As with so many lessons of previous presidencies, the Miers episode seems quaint in the age of President Donald Trump. Trump has appointed his daughter and son-in-law to senior positions in the West Wing. His picks for top cabinet positions have been sent to the Senate with little or no vetting, putting Congress more firmly in charge of a scrubbing process to which the White House previously paid a great deal of attention.

The Presidential Personnel Office, which is in charge of recruiting potential administration officials, has been hobbled by inexperience and incompetence. In a devastating investigation, The Washington Post recently reported that the leadership of the office, rife with cronyism, includes "a college dropout with arrests for drunken driving and bad checks and a Marine Corps reservist with arrests for assault, disorderly conduct, fleeing an officer and underage drinking."

So few could have been surprised that Trump chose Ronny Jackson, the White House physician, to run the troubled Department of Veterans Affairs. Like Miers, Jackson was well-liked by White House staffers. Like Miers, both the right and the left found the pick shocking and embarrassing.

Given the impulsiveness of the decision, it was predictable that Jackson, the subject of apparently no White House vetting, would run into trouble in the Senate. On Monday, a hearing on his nomination was canceled amid vague allegations of professional misconduct and it became apparent Jackson's nomination was in grave danger.

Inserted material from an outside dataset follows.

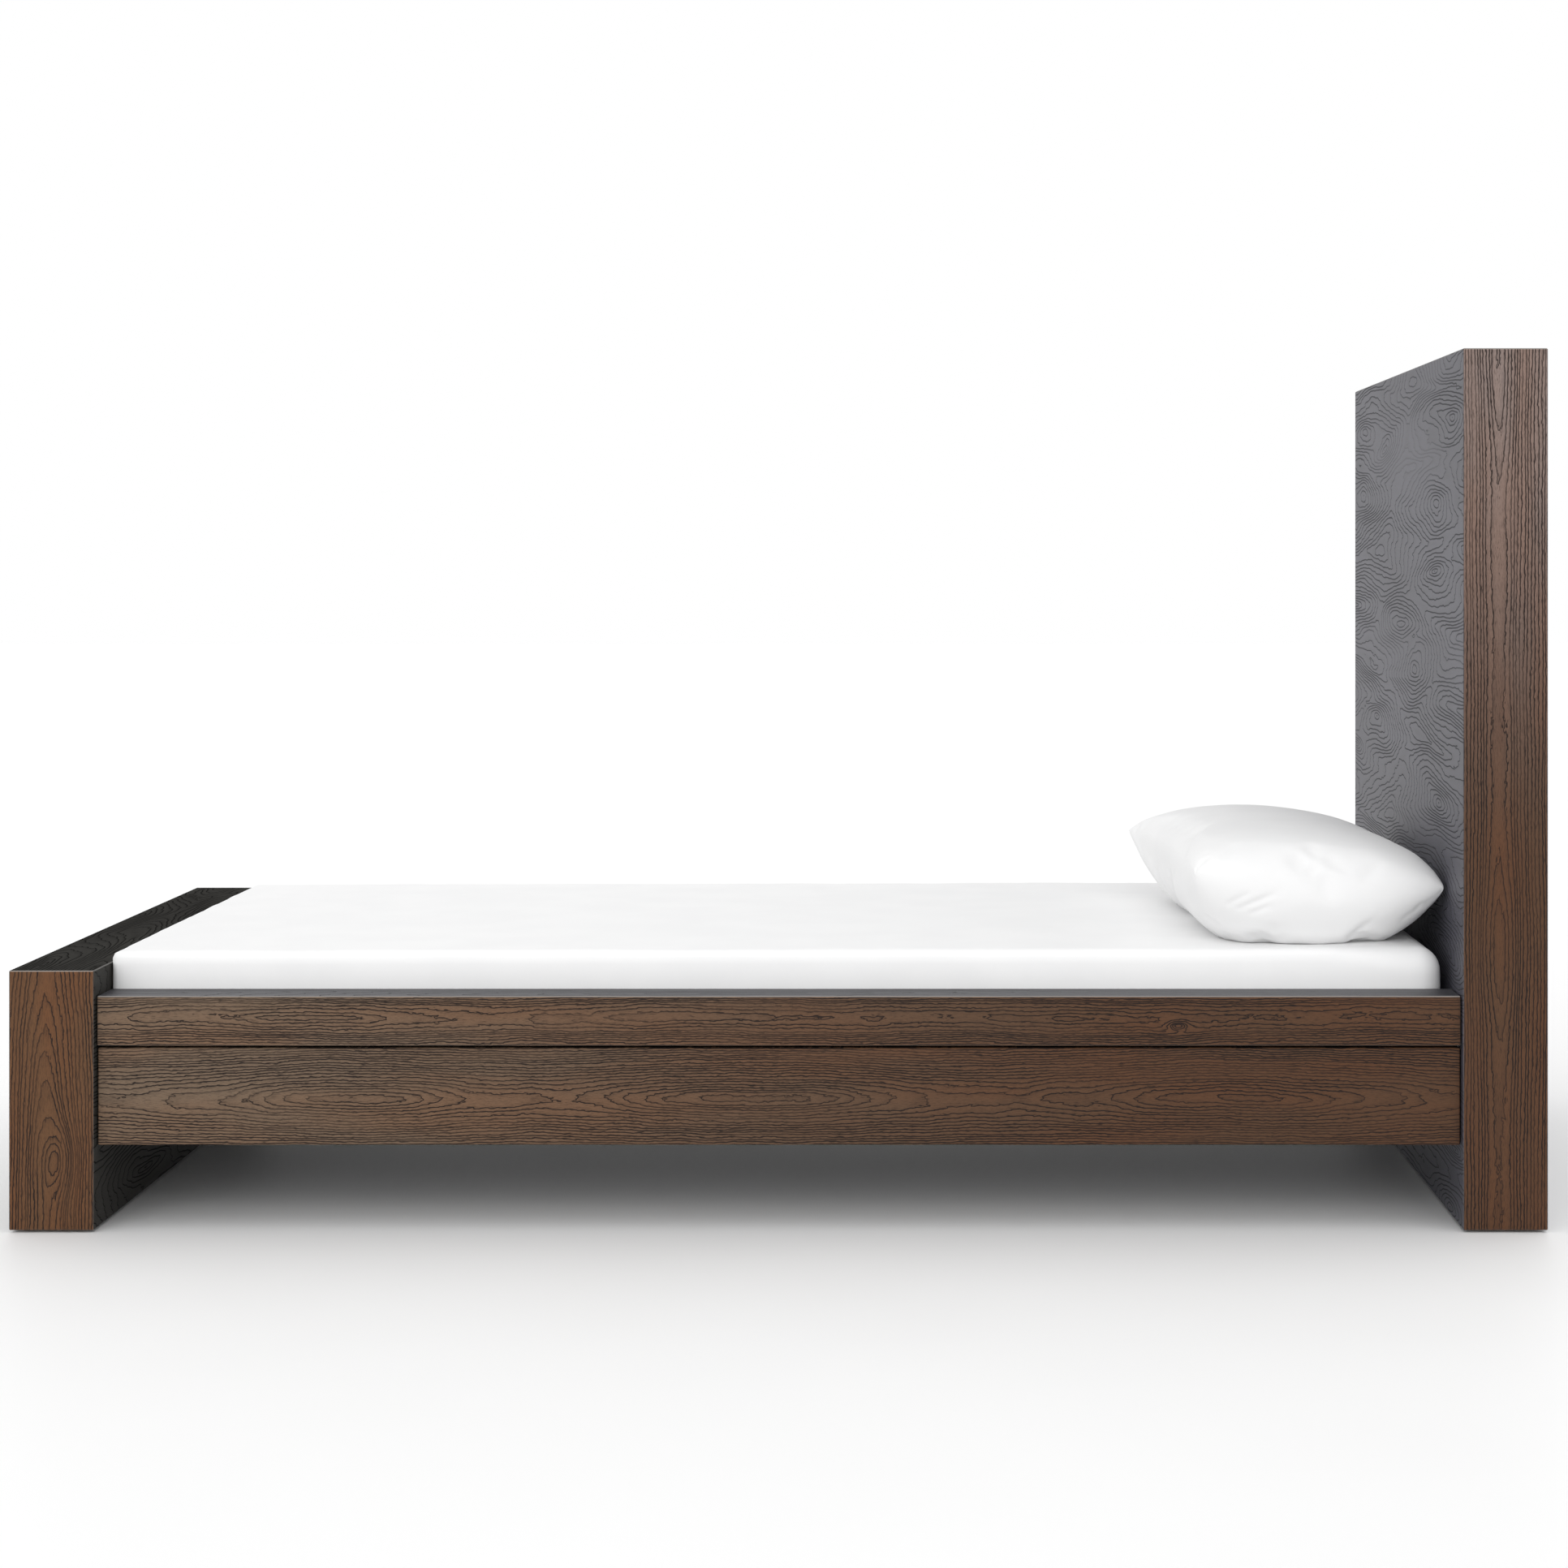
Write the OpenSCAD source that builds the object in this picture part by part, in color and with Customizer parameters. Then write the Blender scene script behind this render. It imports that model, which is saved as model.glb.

On Tuesday afternoon, Trump delivered what may have been the final blow. In a rambling stream-of-consciousness answer to a question about Jackson's status, Trump, as he often does, narrated the drama over his VA pick as if he wasn't the president who nominated him.

"I said to Dr. Jackson, 'What do you need it for?'" Trump told reporters. "So we'll see what happens. I don't want to put a man through who's not a political person. I don't want to put a man through a process like this. It's too ugly and too disgusting. So we'll see what happens. He'll make a decision."

All of this was Trump's fault: he picked someone without the proper experience or vetting. Then, when the decision blew up, he shrugged and wondered in public why his nominee would want to be put through such a process in the first place. He spoke like a bystander who had nothing to do with it.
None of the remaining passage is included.